Almost every seat was taken, with nearly 70 people packed into the committee room on the third floor of the Dirksen to talk trade, climate change, maritime law and Coast Guard resources. A Cox TV crew working on a weather story about the 4 to 8 inches predicted to fall throughout the day showed up to capture the only Senate hearing still happening on Capitol Hill.  

Sen. Mazie K. Hirono, D-Hawaii, suggested the senators who made it through the winter weather deserved a “gold star” for being present. Of the committee’s 22 members, eight were in the room for part or all of the the more than two-hour hearing.  

“Today is a somewhat fitting reminder as we’re out in the snow and talking about weather and elements,” Murkowski said in her opening statement, one of dozens of references to the snowglobe view through the windows. “Unfortunately, I think so many people associate the Arctic with just weather — that’s all they think about. And so, I think it’s important that we remind them of the people of the Arctic … the 4 million people that live in the Arctic.”  

On the eve of the hearing, Murkowski took to the Senate floor to debut another effort aimed at opening a broader conversation on the challenges and opportunities in the region. In coordination with King, she is inviting colleagues to join the Senate Arctic Caucus, an initiative she’s long pressed with the State Department.  
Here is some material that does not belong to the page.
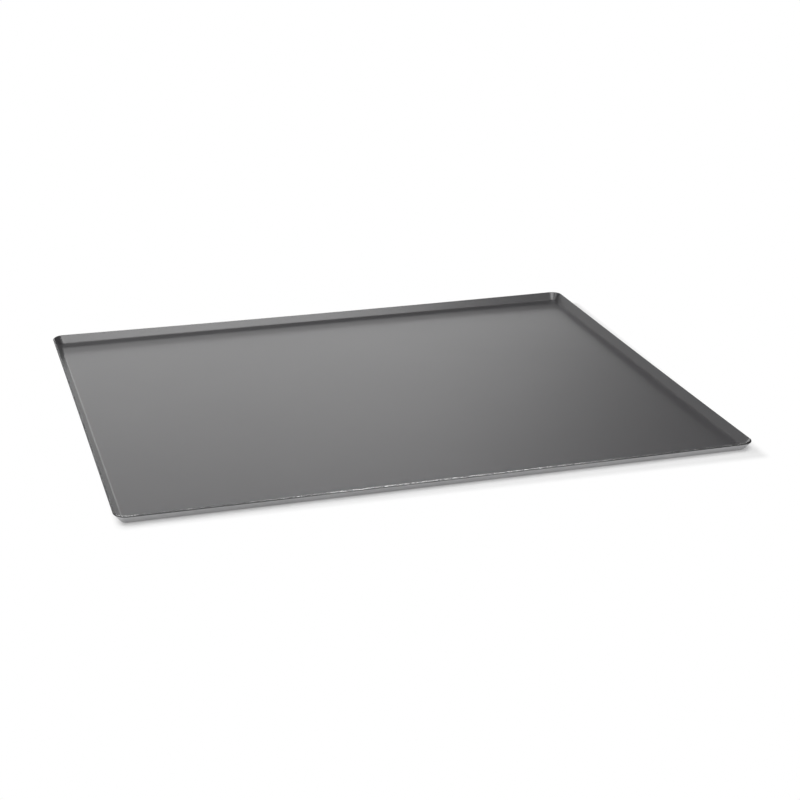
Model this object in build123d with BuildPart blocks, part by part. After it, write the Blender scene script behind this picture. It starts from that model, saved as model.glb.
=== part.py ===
from build123d import *

import os
from math import asin, atan2, cos, degrees, hypot, sin, sqrt

# Baking sheet for a double gastronorm oven: one pressed aluminium sheet, 650 by 530 mm, with a low rim
# that leans out on all four sides, and the dark non-stick film baked onto its upper face.
# Millimetres, +Z up. The origin is the middle of the flat underside, and X runs along the long side.

# Overall sizes, taken over the rim at the corners
tray_length = 650.0
tray_depth = 530.0

# Aluminium sheet, and the radius of its bend on the inside
sheet_thickness = 2.0
bend_radius = 3.0

# Rim at the corners: how far it leans out from the foot of the bend, and how high the lower edge of its
# cut end stands. In the middle of each side the wall is cut shorter, to a shallow curve.
rim_reach = 10.2
rim_rise = 9.6
long_side_bow = 1.2
short_side_bow = 0.6
foot_corner_radius = 3.0

# Non-stick film, on the upper face only
film_thickness = 0.05

quarter_turn = 90.0

# The foot line, where the flat ends and the bend begins
foot_half_length = tray_length / 2 - rim_reach
foot_half_depth = tray_depth / 2 - rim_reach
straight_half_length = foot_half_length - foot_corner_radius
straight_half_depth = foot_half_depth - foot_corner_radius

# The wall touches the bend's outer circle and runs straight from there to the rim's cut end
outer_bend_radius = bend_radius + sheet_thickness
end_from_bend_centre = hypot(rim_reach, rim_rise - outer_bend_radius)
wall_run = sqrt(end_from_bend_centre**2 - outer_bend_radius**2)
wall_lean = atan2(rim_rise - outer_bend_radius, rim_reach) + asin(outer_bend_radius / end_from_bend_centre)


def on_bend(radius, angle, start):
    """Place on the bend, out from the foot line and up from the underside; the foot is at start."""
    return (start + radius * sin(angle), outer_bend_radius - radius * cos(angle))


def bend_section(plane, inner_radius, outer_radius, start):
    """Section of one layer's bend, on a plane whose own X points outward."""
    with BuildSketch(plane) as section:
        with BuildLine():
            for radius in (inner_radius, outer_radius):
                ThreePointArc(
                    on_bend(radius, 0, start), on_bend(radius, wall_lean / 2, start), on_bend(radius, wall_lean, start)
                )
            for angle in (0, wall_lean):
                Line(on_bend(inner_radius, angle, start), on_bend(outer_radius, angle, start))
        make_face()
    return section.sketch


def wall_section(plane, inner_radius, outer_radius, start):
    """Section of one layer's wall at its full height, on a plane whose own X points outward."""
    inner_foot = on_bend(inner_radius, wall_lean, start)
    outer_foot = on_bend(outer_radius, wall_lean, start)
    across = wall_run * cos(wall_lean)
    up = wall_run * sin(wall_lean)
    with BuildSketch(plane) as section:
        with BuildLine():
            Polyline(
                outer_foot,
                (outer_foot[0] + across, outer_foot[1] + up),
                (inner_foot[0] + across, inner_foot[1] + up),
                inner_foot,
                close=True,
            )
        make_face()
    return section.sketch


def pressed_side(plane, half_span, bow, inner_radius, outer_radius):
    """One straight side of a layer: the bend, and the wall with its end cut to a shallow curve."""
    across, up = on_bend(outer_radius, wall_lean, 0)
    wall_plane = Plane(
        plane.from_local_coords(Vector(across, up, 0)),
        x_dir=plane.z_dir,
        z_dir=plane.y_dir * cos(wall_lean) - plane.x_dir * sin(wall_lean),
    )
    with BuildPart() as side:
        extrude(bend_section(plane, inner_radius, outer_radius, 0), amount=half_span, both=True)
        with BuildSketch(wall_plane):
            with BuildLine():
                Polyline((-half_span, wall_run), (-half_span, 0), (half_span, 0), (half_span, wall_run))
                ThreePointArc((half_span, wall_run), (0, wall_run - bow), (-half_span, wall_run))
            make_face()
        extrude(amount=outer_radius - inner_radius)
    return side.part


def pressed_corner(inner_radius, outer_radius):
    """The back right corner of a layer: the same bend and wall, turned about the foot line's corner."""
    across = Plane((straight_half_length, straight_half_depth, 0), x_dir=(1, 0, 0), z_dir=(0, -1, 0))
    upright = Axis((straight_half_length, straight_half_depth, 0), (0, 0, 1))
    with BuildPart() as corner:
        for section in (bend_section, wall_section):
            revolve(
                section(across, inner_radius, outer_radius, foot_corner_radius),
                axis=upright,
                revolution_arc=quarter_turn,
            )
    return corner.part


def pressed_layer(inner_radius, outer_radius):
    """One layer of the tray, between two radii of its bend: the flat, four sides and four corners."""
    across_right = Plane((foot_half_length, 0, 0), x_dir=(1, 0, 0), z_dir=(0, -1, 0))
    across_back = Plane((0, foot_half_depth, 0), x_dir=(0, 1, 0), z_dir=(1, 0, 0))
    right_side = pressed_side(across_right, straight_half_depth, short_side_bow, inner_radius, outer_radius)
    back_side = pressed_side(across_back, straight_half_length, long_side_bow, inner_radius, outer_radius)
    back_right_corner = pressed_corner(inner_radius, outer_radius)

    with BuildPart() as layer:
        with BuildSketch(Plane.XY.offset(outer_bend_radius - outer_radius)):
            RectangleRounded(2 * foot_half_length, 2 * foot_half_depth, foot_corner_radius)
        extrude(amount=outer_radius - inner_radius)
        add(right_side)
        mirror(right_side, about=Plane.YZ)
        add(back_side)
        mirror(back_side, about=Plane.XZ)
        add(back_right_corner)
        back_left_corner = mirror(back_right_corner, about=Plane.YZ)
        mirror(back_right_corner, about=Plane.XZ)
        mirror(back_left_corner, about=Plane.XZ)
    return layer.part


with BuildPart() as pressed_sheet:
    add(pressed_layer(bend_radius, outer_bend_radius))
pressed_sheet.part.label = "pressed_sheet"

with BuildPart() as nonstick_film:
    add(pressed_layer(bend_radius - film_thickness, bend_radius))
nonstick_film.part.label = "nonstick_film"

os.makedirs("parts", exist_ok=True)
export_step(pressed_sheet.part, "parts/pressed_sheet.step")
export_step(nonstick_film.part, "parts/nonstick_film.step")

print("wall leans", round(degrees(wall_lean), 1), "degrees above level and runs", round(wall_run, 2))
for piece in (pressed_sheet, nonstick_film):
    box = piece.part.bounding_box()
    print(piece.part.label, "solids", len(piece.part.solids()), "size", box.size, "volume", piece.part.volume)
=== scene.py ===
from math import asin, atan2, cos, hypot, pi, radians, sin, sqrt

import bmesh
import bpy
from mathutils import Euler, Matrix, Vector


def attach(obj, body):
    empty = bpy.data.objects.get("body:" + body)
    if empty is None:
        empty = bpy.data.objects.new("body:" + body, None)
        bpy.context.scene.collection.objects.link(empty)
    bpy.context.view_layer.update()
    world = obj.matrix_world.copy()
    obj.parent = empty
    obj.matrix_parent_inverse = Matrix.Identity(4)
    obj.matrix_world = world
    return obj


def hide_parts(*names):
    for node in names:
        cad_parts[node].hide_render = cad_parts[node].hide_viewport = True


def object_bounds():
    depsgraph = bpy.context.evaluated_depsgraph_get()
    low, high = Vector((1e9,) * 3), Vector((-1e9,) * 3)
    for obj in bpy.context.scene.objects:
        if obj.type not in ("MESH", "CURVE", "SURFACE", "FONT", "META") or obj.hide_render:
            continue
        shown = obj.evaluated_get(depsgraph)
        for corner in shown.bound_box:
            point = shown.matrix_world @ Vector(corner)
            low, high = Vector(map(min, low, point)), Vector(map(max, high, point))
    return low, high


# Baking sheet pressed from one sheet of aluminium: bare metal outside, a dark non-stick film on its upper
# face. Metres, +Z up, in the frame of the solids: the origin is the middle of the flat underside.

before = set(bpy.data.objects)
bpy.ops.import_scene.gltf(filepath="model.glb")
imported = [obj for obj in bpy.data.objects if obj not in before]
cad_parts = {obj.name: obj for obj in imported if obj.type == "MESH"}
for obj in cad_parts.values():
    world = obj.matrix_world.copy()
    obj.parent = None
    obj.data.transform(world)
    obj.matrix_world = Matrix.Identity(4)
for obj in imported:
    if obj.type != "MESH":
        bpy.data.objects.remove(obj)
cad_low, cad_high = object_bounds()

MM = 0.001

# The sheet, with the sizes that its solids have
half_length = (cad_high[0] - cad_low[0]) / 2
half_depth = (cad_high[1] - cad_low[1]) / 2
sheet_thickness = 2.0 * MM
film_thickness = 0.05 * MM
bend_radius = 3.0 * MM
rim_reach = 10.2 * MM
rim_rise = 9.6 * MM
long_side_bow = 1.2 * MM
short_side_bow = 0.6 * MM
foot_corner_radius = 3.0 * MM

foot_half_length = half_length - rim_reach
foot_half_depth = half_depth - rim_reach
straight_half_length = foot_half_length - foot_corner_radius
straight_half_depth = foot_half_depth - foot_corner_radius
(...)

A decade ago, as a member of the Foreign Relations Committee, Murkowski asked Condoleezza Rice what she would do if confirmed as secretary of State to ensure the Arctic remained a zone of peace.  
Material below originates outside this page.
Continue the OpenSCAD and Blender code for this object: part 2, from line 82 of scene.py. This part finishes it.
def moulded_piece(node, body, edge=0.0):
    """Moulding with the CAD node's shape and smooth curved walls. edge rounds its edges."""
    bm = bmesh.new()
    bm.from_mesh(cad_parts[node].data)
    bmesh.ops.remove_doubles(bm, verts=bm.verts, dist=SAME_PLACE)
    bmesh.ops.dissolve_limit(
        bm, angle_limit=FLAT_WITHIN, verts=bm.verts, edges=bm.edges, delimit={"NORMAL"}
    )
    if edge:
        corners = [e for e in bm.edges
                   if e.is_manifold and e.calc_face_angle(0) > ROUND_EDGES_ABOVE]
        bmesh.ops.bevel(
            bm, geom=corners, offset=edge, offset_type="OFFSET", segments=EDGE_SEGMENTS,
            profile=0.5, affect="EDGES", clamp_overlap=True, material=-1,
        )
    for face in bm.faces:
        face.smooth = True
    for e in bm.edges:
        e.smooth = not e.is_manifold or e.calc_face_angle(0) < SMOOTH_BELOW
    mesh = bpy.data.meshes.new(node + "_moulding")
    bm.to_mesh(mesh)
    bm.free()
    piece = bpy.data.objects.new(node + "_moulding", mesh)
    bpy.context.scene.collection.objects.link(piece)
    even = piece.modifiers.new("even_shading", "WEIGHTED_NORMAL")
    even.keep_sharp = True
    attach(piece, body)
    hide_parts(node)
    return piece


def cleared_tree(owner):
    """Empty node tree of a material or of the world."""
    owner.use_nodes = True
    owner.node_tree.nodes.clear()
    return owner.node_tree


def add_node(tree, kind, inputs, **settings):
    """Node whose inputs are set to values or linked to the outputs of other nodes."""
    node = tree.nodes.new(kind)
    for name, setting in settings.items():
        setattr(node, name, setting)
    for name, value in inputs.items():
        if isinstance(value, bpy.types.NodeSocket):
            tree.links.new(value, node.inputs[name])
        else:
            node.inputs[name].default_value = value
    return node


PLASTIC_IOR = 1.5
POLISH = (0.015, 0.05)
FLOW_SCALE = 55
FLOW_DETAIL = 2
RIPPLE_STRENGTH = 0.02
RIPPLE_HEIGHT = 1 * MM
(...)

“I think I caught her flatfooted,” Murkowksi said in her floor speech. “The next time I saw her before the Foreign Relations Committee, she was up to speed and engaged. But I can state with some certainty here that in 2005, the State Department was just not prepared to have a discussion on these issues.”  

Cantwell is also concerned with diplomacy, particularly as it relates to maritime law. During the hearing, she emphasized the need to ratify the Law of the Sea Treaty, written in 1982, but never ratified by the U.S. Cantwell hopes to renew interest in the treaty in the 114th Congress.  

Sen. Bernard Sanders expressed concern about how climate change is impacting the Arctic, another issue Murkowski and King hope will generate interest in the Arctic Caucus. Sanders pressed witnesses from the State Department, the Alaska State Legislature and the Maine Port Authority on whether they agree with what the scientific community is saying about the need to transform the nation’s energy system away from fossil fuel.  

Murkowski is also using trade relationships to turn her colleagues to Arctic matters. Thirty percent of Colorado’s exports go to Arctic nations, she said, in comments directed at Republican Cory Gardner. For Maine, the figure is 52 percent. As she pointed out to Sen. Al Franken, about 30 percent of his state of Minnesota’s exports go to Arctic nations.  

“A lot of that’s to Alaska,” Franken piped up, evoking some muted laughter from the crowd. A smile slowly spread across Murkowski’s face. “That was early morning humor,” Franken murmured.  

“It is early morning humor,” Murkowski agreed, laughing, before steering the snowy hearing’s focus back to the Arctic Circle.  

To Hirono, Murkowksi had another tailored pitch. Hawaii’s exports to Arctic nations are less than 4 percent of the state’s totals, “but I think what happens with Alaska and Hawaii is we [loan] a lot of our Alaskans in this time of year to you for tourism,” she said. “So I think you appreciate very well the full benefit coming out of … the Arctic.”